En ese sentido, es deprimente que el oficialismo metropolitano se haya pronunciado de acuerdo en volver a toquetear la Plaza de la República, un lugar, un espacio de la sociedad, que obviamente es paradigmático de Buenos Aires, pero que en todo caso, en la oportunidad de la modificación de tanta importancia como añadirle nada menos que dos monumentos como mellizos del Obelisco, tendría que ser sometido a un riguroso análisis político, urbanístico, técnico, ambiental y profesional. Nada de eso se ha hecho. Cristina ya presento la maqueta y quiere hacerla realidad, de prepo.
La política de los símbolos “la puede” a la Presidente. Es más fuerte que ella. Ha hecho lo mismo durante todos estos años. El brutal desarme y eventual traslado del monumento del almirante Cristóbal Colón, reemplazado por uno de Juana Azurduy; el enaltecimiento y agrandamiento de la batalla de la Vuelta de Obligado; la creación del Instituto Dorrego con fondos estatales; la permanente re denominación o bautismo de salones de la Casa Rosada; la colocación de la efigie de Eva Perón en el ex Ministerio de Obras Públicas, a imagen y semejanza de la efigie de Ernesto “Che” Guevara en La Habana; el monumento al Padre Mugica en la 9 de Julio, la colocación del nombre Néstor Kirchner a puentes, edificios, represas, barrios, todo, forma parte de una estrategia de los símbolos.
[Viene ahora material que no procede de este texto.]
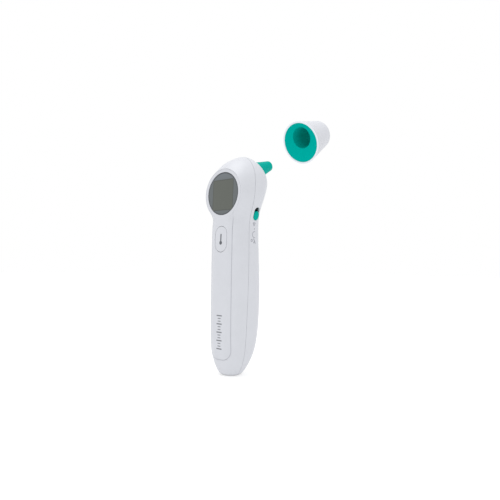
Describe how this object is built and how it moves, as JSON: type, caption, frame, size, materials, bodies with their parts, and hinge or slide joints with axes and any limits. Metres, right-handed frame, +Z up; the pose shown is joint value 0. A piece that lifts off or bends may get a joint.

La estrategia de los símbolos termina siendo la estrategia del vacío. Además de pretenciosa, altanera, una actitud que subestima al resto de la sociedad, es la confesión de una impotencia: cuanto más monumentos hagan, cuantos más nombramientos o designaciones produzcan, más habrán de ratificar su imposibilidad de que la historia los juzgue, al menos, amablemente.
(*) Emitido en Radio Mitre, el miércoles 2 de julio de 2014.